■ **YOUR INSTRUCTIONS**: Find the lines holding the string "from" in the data, then copy all of them.

■ **DATA PROVIDED**:
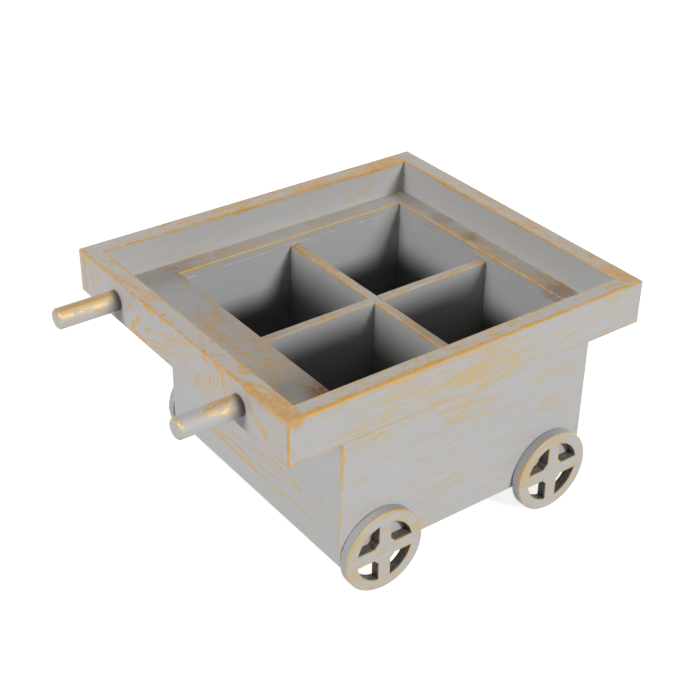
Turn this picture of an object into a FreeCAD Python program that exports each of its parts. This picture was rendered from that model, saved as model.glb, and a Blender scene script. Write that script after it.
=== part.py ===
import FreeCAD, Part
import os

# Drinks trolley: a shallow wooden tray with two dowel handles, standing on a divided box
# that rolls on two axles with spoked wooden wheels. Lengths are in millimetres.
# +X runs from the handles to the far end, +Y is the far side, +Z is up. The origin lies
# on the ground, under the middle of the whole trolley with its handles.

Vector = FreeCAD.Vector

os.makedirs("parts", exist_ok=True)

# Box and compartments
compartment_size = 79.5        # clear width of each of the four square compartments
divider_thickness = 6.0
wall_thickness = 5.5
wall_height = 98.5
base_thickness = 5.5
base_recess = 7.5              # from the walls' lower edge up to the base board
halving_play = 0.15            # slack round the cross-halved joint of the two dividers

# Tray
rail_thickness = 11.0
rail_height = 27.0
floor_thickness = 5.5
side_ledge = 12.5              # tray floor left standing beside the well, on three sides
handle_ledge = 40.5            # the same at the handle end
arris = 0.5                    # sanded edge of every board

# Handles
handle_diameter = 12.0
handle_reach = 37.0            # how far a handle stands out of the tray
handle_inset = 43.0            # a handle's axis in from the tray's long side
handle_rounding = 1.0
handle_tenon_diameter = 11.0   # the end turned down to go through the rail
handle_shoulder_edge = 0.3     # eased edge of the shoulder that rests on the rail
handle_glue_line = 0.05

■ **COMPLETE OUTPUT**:
Turn this picture of an object into a FreeCAD Python program that exports each of its parts. This picture was rendered from that model, saved as model.glb, and a Blender scene script. Write that script after it.
# +X runs from the handles to the far end, +Y is the far side, +Z is up. The origin lies
base_recess = 7.5              # from the walls' lower edge up to the base board
handle_inset = 43.0            # a handle's axis in from the tray's long side